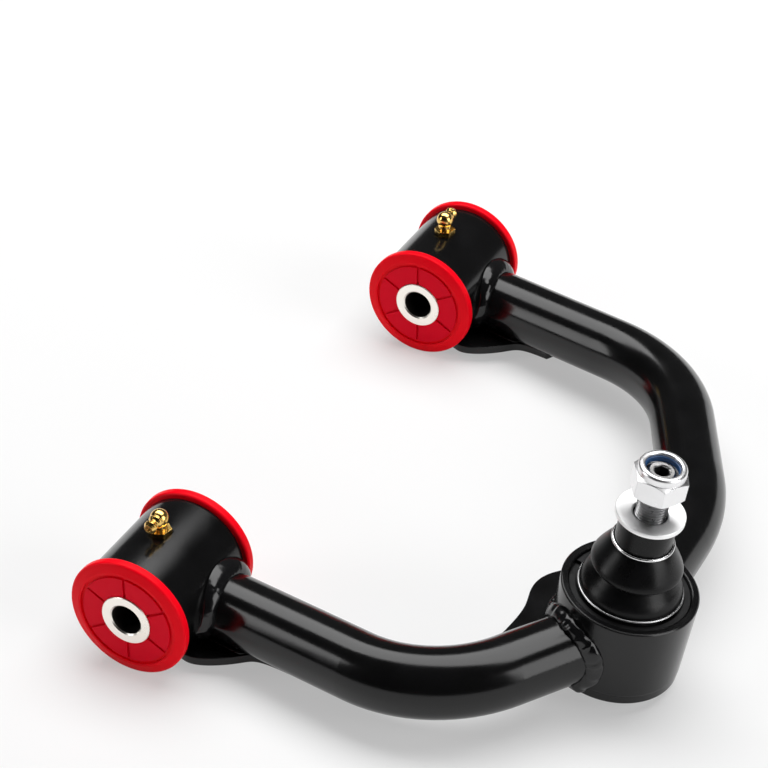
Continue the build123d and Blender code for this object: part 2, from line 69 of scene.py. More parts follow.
# ---- places taken from the frame -----------------------------------------------------
joints = {joint["name"]: joint for joint in frame["joints"]}
ball_centre = Vector(joints["tilt_across"]["pos_m"])
stud_axis = Vector(joints["stud_spin"]["axis"]).normalized()
ball_below_rim = 20.8 * MM
rim_centre = ball_centre + stud_axis * ball_below_rim
across_axis = Vector(joints["tilt_across"]["axis"]).normalized()
front_centre = Vector(joints["front_sleeve_turn"]["pos_m"])
rear_centre = Vector(joints["rear_sleeve_turn"]["pos_m"])
floor_z = cad_box[0].z

# The ball joint's own frame: z along the stud, origin at the middle of the cup's rim.
joint_frame = Matrix.Translation(rim_centre) @ Matrix(
    (across_axis, stud_axis.cross(across_axis), stud_axis)
).transposed().to_4x4()

# ---- sizes that the frame doesn't hold -----------------------------------------------
bore_r = 7.3 * MM
tube_r = 15.9 * MM
leg_drop = 9.7 * MM  # from the pivot axis down to the legs' centre lines
leg_rise = radians(2.6)  # the legs' plane climbs towards the cup
leg_shift = 12 * MM  # a leg crosses the pivot axis this far behind its bushing
web_half = 2.5 * MM
gusset_top = 12.3 * MM  # from the legs' plane down to the gussets' upper face
front_bend = (-53.9 * MM, -14.4 * MM)  # from the cup's axis, from the front bushing
front_bend_r = 60 * MM
front_leg_aim = 2.8 * MM  # the front leg points this far outboard of the cup's axis
rear_bend = (-50.7 * MM, -27.2 * MM)  # from the cup's axis, from the rear bushing
rear_bend_r = 88 * MM
rear_knee = (-0.2 * MM, 91.2 * MM)  # from the cup's axis
rear_knee_r = 100 * MM
rear_leg_end = 17 * MM  # from the cup's axis
route_step = 0.4 * MM


# ---- small makers --------------------------------------------------------------------
def mesh_piece(name, points, faces, finish, sharp=35):
    """A smooth-shaded mesh with edges over the sharp angle kept crisp."""
    mesh = bpy.data.meshes.new(name)
    mesh.from_pydata(points, [], faces)
    mesh.validate()
    shell = bmesh.new()
    shell.from_mesh(mesh)
    bmesh.ops.recalc_face_normals(shell, faces=shell.faces)
    shell.to_mesh(mesh)
    shell.free()
    mesh.polygons.foreach_set("use_smooth", [True] * len(mesh.polygons))
    mesh.set_sharp_from_angle(angle=radians(sharp))
    mesh.materials.append(finish)
    piece = bpy.data.objects.new(name, mesh)
    scene.collection.objects.link(piece)
    return piece


def on_joint(radius, angle, height):
    """A point round the stud's axis, from millimetres above the cup's rim."""
    return joint_frame @ (Vector((radius * cos(angle), radius * sin(angle), height)) * MM)


def ring_faces(rows, count, closed_rows=False):
    """Quads between rings of count points each."""
    faces = []
    for row in range(rows if closed_rows else rows - 1):
        below, above = row * count, (row + 1) % rows * count
        for i in range(count):
            j = (i + 1) % count
            faces.append((below + i, below + j, above + j, above + i))
    return faces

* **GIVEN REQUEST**
How many lines of the data contain the word "scene"? Answer with the number alone.

* **FULL ANSWER**
2